BAGHDAD, June 9 (AFP) - A truck bomb killed six Iranian opposition fighters and wounded at least 36 people near Baghdad on Wednesday, in the deadliest attack on their group inside Iraq since 1986, the People's Mujahedeen said.

It immediately blamed Tehran for the carnage and said the Iranian embassy in Baghdad was implicated.

A spokesman for the armed group said a parked pick-up truck exploded as the fighters were being bussed out of Baghdad. The attack occurred 15 kilometres (nine miles) north of the capital en route to the Mujahedeen's Ashraf camp.

Two senior female militants and candidates for the organisation's leadership, Fariba Mozarmi and Massumah Goudarzi, were among the dead.

Most of the 23 wounded Mujahedeen fighters in the bus were being treated for facial injuries caused by flying glass, but two of them were in serious condition and fighting for their lives in hospital.

A busload of Iraqis on the other side of the road was also hit and at least 15 people were hurt, the spokesman said.

The pick-up was loaded with almost 200 kilograms (440 pounds) of explosives, a Mujahedeen munitions expert told AFP on an organized visit to the scene.

Its engine was flung 80 metres (yards) from the blast, which left a crater two metres (more than six feet) deep and three metres (10 feet) wide. The force of the explosion shattered windows of several buildings.

The Mujahedeen spokesman blamed "terrorists sent by the Iranian regime" for the attack, which came two months after the group assassinated a top general in Tehran.

It was the 24th attack carried out by Iranian agents since moderate cleric Mohammad Khatami was elected as Iran's president in May 1997, according to the Mujahedeen, and the 75th in the last six years.

Mujahedeen leader Massud Rajavi issued a call for UN chief Kofi Annan "to take urgent measures to halt the crimes of the mullahs outside Iran" and urged Baghdad to close down the Iranian embassy.

The Mujahedeen, which has been based in Iraq since 1986 and mounts cross-border raids, regularly accuses Iran of attacks.
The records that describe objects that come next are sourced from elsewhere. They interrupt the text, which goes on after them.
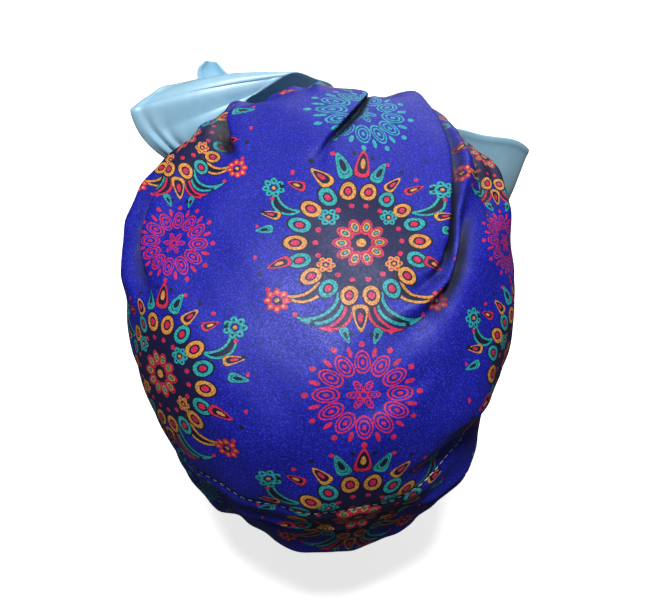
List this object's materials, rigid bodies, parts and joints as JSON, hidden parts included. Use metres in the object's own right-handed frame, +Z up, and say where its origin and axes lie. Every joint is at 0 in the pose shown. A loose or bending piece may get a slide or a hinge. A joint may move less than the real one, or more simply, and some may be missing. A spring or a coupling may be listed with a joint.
{
  "type": "scrub cap",
  "caption": "Worn-shape cloth scrub cap: full crown with gathers at the back, plain band round the rim, and a wide satin sash tied in a bow at the nape.",
  "frame": {"origin": "inside top of the crown, where the top of a head meets it", "axes": "+Z up out of the top of the crown, -Y to the front of the cap (the brow), +Y to the nape with the bow, +X to the right of someone who faces the front"},
  "size_m": [0.2366, 0.2798, 0.237],
  "materials": {
    "cap_cloth": "fine satin-faced weave, royal blue with an all-over print",
    "sash_satin": "smooth satin, pale blue"
  },
  "bodies": {
    "root": {"crown": "cap_cloth", "band": "cap_cloth", "sash_lead_left": "sash_satin", "sash_lead_right": "sash_satin", "sash_knot": "sash_satin", "sash_loop_left": "sash_satin", "sash_loop_right": "sash_satin", "sash_tail_left": "sash_satin", "sash_tail_right": "sash_satin"}
  },
  "joints": []
}
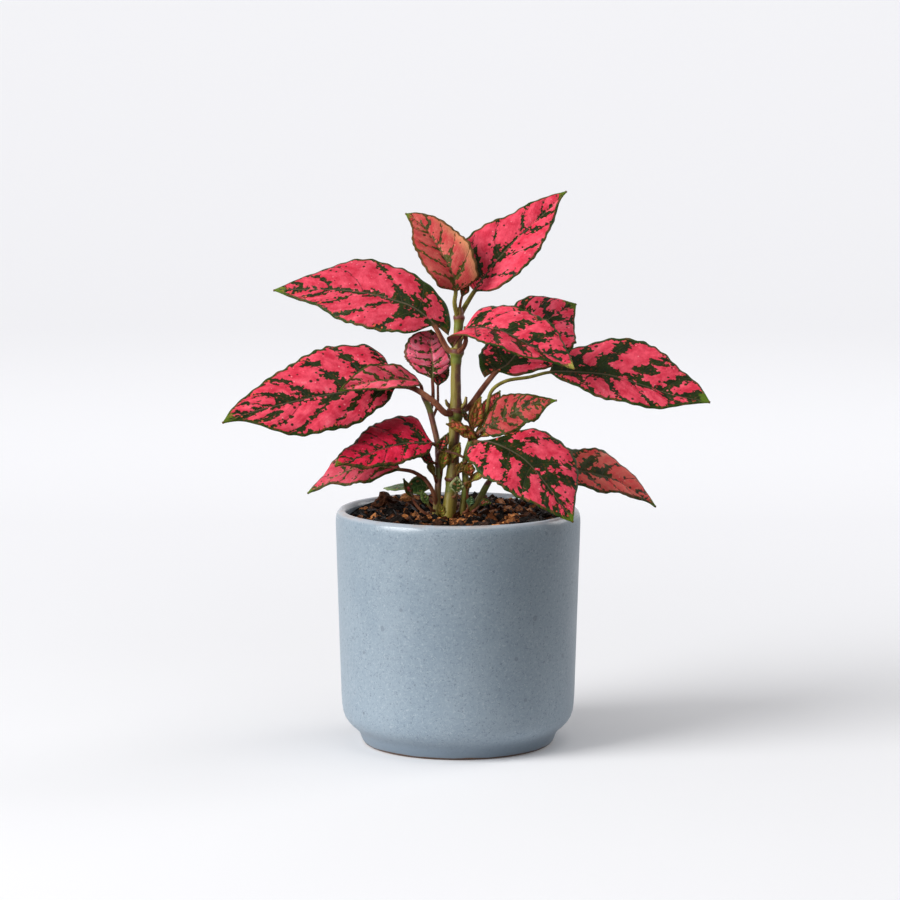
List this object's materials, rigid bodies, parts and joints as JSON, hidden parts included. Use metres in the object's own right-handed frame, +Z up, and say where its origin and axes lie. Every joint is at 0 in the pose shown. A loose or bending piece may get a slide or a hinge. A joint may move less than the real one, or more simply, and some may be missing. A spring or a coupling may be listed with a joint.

Two bombs exploded near its Baghdad headquarters on Saturday, without causing casualties, it said.

At a Baghdad meeting in mid-May, the Mujahedeen leadership set a target of May 2001 for the overthrow of the Tehran government. In April, its fighters assassinated a top Iranian general outside his Tehran home.

The Mujahedeen's deployment in Iraq, where it has five military bases, is a key obstacle to a normalisation in ties between Baghdad and Tehran, which fought a war between 1980 and 1988.

Iran hosts Iraqi Shiite opposition groups.